Part 2: Considerations for designing an electronic data capture system for clinical trials with sponsors/CRO in mind. Read our previous post, considerations for designing an electronic data capture system with users in mind, here.
In clinical trials, electronic data capture (EDC) systems are widely used to collect data such as patient outcomes, laboratory test results, medication use, adverse events, etc. A well‑designed EDC system makes it convenient for clinical trial sponsors or trial managers to track trial progress, monitor site compliance, query data, create reports of various trial parameters, and export data in easily used formats for analysis. Below are some best-practices to be considered for designing and building an EDC system that provides a positive experience for the sponsor/CRO.
An EDC system is primarily composed of a series of Case Report Forms (CRF). One of the keys to building an effective EDC system is using a design that is easy to learn and navigate. Typically, this is done by creating CRFs where each form covers a single aspect of the study, e.g., demographics, medical history, procedure, results and follow-up. A well planned CRF reflects the central elements of the protocol and is designed to facilitate data analysis. The CRF should not request extraneous data (i.e., “nice-to-have” rather than “need-to-have”). The EDC system’s framework itself should be clear and succinct such that it can be intuitively understood. Unlike a labyrinth of inadequately planned routes that require several clicks through menus and sub-menus that leave users confused and frustrated, the system’s organization should allow the user to quickly find what is needed. In addition, the EDC system should be helpful without being intrusive, giving input as the user navigates through the system. There should be an indication where the user is within the framework by means of a navigation scheme, enabling users to effectively return to a previous page. An advantage of using a framework that is simple to learn is the ability to train others easily, for example, site staff. Finally, to enhance easy understanding and accurate data entry, CRF organization within the EDC system should be uncrowded.

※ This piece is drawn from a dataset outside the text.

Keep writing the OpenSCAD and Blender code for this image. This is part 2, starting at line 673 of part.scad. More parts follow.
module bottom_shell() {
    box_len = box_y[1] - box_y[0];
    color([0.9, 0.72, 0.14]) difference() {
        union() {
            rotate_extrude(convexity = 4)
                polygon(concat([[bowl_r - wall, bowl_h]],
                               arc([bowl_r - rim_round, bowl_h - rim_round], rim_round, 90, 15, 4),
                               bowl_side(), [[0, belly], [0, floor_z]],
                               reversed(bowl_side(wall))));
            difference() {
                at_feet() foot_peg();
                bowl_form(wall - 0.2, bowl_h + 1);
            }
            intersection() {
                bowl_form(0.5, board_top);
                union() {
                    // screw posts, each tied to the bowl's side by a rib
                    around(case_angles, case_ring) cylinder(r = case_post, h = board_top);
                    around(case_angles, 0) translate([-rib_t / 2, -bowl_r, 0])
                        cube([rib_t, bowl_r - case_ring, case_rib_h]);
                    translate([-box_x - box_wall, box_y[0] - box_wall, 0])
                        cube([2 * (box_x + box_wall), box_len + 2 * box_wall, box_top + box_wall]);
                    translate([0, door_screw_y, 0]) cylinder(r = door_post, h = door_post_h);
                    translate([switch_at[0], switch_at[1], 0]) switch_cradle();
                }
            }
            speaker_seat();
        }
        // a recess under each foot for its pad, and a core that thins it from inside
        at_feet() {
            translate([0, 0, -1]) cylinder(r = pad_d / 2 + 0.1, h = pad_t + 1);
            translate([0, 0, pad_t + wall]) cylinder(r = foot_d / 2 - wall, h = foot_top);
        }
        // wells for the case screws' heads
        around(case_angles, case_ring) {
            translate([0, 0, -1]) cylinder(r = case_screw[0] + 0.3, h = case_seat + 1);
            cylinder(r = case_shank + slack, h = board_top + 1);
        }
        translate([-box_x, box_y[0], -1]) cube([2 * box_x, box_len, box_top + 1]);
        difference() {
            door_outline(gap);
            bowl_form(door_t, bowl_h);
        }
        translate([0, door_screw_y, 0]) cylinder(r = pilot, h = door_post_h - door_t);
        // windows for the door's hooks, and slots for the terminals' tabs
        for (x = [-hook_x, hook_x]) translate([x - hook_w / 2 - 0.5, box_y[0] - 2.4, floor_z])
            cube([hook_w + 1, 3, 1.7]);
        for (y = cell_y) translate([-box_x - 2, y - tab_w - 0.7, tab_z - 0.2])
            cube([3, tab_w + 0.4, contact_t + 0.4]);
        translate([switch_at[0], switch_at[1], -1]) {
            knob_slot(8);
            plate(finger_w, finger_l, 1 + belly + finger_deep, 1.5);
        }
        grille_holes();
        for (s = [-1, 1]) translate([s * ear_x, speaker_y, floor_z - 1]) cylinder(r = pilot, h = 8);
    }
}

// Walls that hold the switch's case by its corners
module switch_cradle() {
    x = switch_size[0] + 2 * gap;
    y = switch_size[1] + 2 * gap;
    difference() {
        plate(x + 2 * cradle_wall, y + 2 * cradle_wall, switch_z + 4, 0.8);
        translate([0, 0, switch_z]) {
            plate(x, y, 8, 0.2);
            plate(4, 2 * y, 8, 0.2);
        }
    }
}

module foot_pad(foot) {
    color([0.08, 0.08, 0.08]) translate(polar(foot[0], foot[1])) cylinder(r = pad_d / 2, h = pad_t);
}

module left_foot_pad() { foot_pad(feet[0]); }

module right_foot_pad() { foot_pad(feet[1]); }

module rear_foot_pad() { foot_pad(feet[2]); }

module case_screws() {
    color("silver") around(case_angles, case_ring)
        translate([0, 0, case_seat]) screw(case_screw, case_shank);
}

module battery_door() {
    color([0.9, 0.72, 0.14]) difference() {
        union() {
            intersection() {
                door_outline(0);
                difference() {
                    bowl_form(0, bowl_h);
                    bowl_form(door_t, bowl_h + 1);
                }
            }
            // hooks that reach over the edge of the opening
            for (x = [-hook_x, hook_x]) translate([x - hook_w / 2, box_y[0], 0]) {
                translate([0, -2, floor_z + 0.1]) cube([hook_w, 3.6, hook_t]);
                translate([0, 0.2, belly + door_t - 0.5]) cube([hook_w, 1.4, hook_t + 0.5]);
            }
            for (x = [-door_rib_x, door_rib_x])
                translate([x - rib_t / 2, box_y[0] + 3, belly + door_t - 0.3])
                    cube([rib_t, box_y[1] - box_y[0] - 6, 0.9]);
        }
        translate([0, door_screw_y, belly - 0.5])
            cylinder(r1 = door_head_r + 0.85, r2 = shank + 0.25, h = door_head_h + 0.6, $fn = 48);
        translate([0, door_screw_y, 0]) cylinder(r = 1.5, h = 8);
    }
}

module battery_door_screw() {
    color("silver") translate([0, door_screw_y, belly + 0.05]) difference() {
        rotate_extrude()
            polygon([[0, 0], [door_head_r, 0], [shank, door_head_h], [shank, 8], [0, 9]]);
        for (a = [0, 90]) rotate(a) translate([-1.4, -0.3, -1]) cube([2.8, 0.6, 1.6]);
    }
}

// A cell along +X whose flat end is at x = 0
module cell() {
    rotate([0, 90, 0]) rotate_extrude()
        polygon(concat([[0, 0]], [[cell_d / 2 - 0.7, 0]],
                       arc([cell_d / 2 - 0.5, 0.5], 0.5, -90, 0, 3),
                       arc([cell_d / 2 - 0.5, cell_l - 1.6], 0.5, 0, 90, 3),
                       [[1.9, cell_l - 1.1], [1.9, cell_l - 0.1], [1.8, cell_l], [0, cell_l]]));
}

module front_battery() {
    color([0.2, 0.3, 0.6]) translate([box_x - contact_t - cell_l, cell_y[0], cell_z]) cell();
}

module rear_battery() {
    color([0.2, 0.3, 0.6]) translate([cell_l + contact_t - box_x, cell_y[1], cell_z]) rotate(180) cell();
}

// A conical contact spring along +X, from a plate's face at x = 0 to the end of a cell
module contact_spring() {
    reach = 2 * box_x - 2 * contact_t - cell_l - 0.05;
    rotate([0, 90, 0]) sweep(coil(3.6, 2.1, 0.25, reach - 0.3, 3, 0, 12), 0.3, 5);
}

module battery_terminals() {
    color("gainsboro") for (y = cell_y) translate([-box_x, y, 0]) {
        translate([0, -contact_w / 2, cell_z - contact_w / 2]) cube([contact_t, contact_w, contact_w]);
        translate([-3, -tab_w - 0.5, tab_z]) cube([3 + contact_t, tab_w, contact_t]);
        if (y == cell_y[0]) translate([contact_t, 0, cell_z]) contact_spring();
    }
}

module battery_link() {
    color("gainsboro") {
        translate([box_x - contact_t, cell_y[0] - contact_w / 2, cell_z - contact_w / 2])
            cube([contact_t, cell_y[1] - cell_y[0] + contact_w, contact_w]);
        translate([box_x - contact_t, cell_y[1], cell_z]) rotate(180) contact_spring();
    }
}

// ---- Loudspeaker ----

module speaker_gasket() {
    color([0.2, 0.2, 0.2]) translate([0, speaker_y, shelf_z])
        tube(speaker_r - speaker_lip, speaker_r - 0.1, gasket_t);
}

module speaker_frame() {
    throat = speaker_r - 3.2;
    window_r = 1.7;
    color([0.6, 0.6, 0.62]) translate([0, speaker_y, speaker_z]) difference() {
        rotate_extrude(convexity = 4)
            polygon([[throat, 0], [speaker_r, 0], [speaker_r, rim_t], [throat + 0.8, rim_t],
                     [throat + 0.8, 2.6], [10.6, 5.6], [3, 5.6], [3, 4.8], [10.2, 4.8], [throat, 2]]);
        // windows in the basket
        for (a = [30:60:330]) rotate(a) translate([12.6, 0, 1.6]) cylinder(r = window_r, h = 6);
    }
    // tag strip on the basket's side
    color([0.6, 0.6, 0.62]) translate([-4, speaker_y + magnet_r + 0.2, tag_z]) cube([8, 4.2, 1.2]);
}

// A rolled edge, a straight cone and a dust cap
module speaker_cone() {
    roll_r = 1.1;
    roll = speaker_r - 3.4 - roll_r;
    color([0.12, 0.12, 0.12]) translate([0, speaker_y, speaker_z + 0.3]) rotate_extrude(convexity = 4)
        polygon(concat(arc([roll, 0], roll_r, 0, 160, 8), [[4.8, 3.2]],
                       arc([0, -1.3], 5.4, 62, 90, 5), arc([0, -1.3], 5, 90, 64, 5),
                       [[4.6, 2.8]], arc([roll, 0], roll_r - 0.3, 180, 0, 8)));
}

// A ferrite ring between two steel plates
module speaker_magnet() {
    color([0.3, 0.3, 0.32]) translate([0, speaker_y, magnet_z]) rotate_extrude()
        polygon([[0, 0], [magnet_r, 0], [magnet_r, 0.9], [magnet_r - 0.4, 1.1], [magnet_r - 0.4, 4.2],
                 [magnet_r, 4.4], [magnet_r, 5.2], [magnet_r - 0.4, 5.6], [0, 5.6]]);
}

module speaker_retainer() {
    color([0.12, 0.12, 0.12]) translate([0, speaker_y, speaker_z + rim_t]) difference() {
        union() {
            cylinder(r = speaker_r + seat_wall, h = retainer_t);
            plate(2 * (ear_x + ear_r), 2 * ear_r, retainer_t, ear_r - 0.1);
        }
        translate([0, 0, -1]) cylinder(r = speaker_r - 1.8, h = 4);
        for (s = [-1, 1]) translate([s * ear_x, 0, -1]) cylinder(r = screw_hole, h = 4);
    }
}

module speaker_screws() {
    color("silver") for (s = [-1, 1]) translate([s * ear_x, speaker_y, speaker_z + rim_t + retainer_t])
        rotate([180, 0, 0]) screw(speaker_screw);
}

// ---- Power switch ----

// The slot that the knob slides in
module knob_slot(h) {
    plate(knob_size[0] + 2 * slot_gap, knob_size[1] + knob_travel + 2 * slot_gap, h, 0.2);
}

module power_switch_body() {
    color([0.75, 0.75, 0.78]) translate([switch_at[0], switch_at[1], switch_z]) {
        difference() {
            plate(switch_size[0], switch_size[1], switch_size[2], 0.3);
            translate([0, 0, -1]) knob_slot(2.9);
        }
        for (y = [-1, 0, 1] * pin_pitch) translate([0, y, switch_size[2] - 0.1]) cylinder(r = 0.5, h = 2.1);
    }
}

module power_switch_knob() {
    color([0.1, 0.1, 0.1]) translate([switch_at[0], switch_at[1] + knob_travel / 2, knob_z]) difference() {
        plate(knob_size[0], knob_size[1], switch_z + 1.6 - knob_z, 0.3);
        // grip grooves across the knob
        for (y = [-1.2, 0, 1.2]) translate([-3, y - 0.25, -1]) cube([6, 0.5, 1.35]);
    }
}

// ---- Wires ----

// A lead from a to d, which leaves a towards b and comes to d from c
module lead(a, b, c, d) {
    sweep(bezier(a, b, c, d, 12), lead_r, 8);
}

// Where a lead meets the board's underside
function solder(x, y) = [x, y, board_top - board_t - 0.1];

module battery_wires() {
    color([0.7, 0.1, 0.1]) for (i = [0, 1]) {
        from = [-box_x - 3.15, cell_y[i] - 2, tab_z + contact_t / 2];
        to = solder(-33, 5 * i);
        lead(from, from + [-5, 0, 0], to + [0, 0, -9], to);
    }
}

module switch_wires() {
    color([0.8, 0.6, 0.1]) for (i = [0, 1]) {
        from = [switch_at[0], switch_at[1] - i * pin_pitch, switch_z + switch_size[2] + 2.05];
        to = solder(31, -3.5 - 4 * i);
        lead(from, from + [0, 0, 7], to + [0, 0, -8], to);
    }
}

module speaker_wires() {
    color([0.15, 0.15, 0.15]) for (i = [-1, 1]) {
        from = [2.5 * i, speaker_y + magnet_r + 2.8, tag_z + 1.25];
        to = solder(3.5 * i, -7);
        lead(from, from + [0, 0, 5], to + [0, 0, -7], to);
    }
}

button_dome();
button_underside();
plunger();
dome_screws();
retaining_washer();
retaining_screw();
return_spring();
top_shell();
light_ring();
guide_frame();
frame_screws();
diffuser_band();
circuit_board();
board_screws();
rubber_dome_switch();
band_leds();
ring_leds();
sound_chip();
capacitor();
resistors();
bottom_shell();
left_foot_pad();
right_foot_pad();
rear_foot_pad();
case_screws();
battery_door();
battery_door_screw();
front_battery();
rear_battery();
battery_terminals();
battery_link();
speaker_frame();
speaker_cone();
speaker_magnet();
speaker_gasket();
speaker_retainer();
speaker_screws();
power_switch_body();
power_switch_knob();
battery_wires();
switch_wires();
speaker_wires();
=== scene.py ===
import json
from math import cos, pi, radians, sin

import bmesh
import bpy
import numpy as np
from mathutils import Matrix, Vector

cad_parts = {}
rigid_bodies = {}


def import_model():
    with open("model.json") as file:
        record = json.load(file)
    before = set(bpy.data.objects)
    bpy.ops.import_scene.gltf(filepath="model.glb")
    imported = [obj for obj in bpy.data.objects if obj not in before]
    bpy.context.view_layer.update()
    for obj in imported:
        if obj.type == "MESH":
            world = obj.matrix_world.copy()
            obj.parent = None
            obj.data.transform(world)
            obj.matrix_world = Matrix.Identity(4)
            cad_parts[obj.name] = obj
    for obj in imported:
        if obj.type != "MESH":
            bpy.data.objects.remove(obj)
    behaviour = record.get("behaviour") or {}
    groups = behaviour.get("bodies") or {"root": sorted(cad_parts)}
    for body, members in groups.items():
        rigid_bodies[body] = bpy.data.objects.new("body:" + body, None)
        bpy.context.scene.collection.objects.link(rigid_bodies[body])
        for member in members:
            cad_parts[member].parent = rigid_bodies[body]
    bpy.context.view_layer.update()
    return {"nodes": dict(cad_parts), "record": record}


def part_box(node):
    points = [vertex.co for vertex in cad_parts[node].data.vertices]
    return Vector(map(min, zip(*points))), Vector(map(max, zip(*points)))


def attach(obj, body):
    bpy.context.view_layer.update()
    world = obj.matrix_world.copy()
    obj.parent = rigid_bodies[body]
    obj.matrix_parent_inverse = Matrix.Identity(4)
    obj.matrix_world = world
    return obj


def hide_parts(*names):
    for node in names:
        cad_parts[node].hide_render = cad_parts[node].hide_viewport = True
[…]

The efficiency of EDC design is directly related to its structure. An effective framework enables sponsor/CRO staff to review data entry in less time. A good way to prevent erroneous data from being entered in the database and to minimize the need for subsequent queries is the judicious use of edit checks. Edit checks are automated triggers within the system that ensure the data entered are complete and within the expected ranges. One should consider using edit checks that request clarification of the data when needed, but allow the user to continue to the next item or form after a clarifying comment is made, even if the required data are not provided. Another efficiency is to program certain fields to automatically calculate a value from the data already entered. This will improve accuracy and preclude the monitor from verifying calculations performed by site staff, thus, saving time during the data review process and minimizing queries.
Built-in Reports and E-mail Notifications
Some EDC systems include at least a rudimentary set of standard reports, which may be used by the trial manager to monitor various aspects of the clinical trial such as patient enrollment, outstanding data, or reported events. Additional specific, configurable reports are desirable for robust study oversight and management. As with building the EDC system, the design of reports should be well considered and planned prior to the start of the study. Well-designed reports can support compliance by directly comparing the trial’s requirements with the sites’ performance. For example, by creating custom reports, trial managers can analyze which CRFs receive the most queries, potentially identifying errors in the CRF design or other flaws that can be adjusted during the trial. When the clinical trial is completed, all of the reports should be easily exported along with the rest of the study data. MED Institute builds EDC systems with customizable reports that can help track various metrics in study oversight and management to complete trial more efficiently.
The EDC system should include automatic notifications for events of interest such as Serious Adverse Events or new subject enrollment. These notifications help the trial manager to directly access the pertinent information and to react in a timely manner without having to search the system to find the information.
It is essential to consider the configuration of the data in the back-end database, to ensure the data can be easily exported into and manipulated in other third-party programs (e.g., statistical programs). Executing a consistent data collection approach includes standardizing the definitions for the data that will be collected across the study. Implementing independent and conventional open standards, such as those created by CDISC, encourage compatibility and can lessen overall study build time. EDC systems should have an option to follow CDISC standards and for datasets to be aligned with CDASH guidelines so that the data are ready for convenient analysis in the future. This can be time-saving and efficient as non-CDASH data may need to have the data architecture re-worked to meet CDISC standards upon regulatory submission1. As end users become accustomed to basic standardized forms, they will require less training, deliver more reliable data, and shorten the data collection time.
Implementing a well-designed EDC system can have tremendous financial and productivity benefits for your clinical study and study team. As EDC designers at MED Institute Inc., we use time-tested best practices to help you meet EDC requirements to accelerate your study.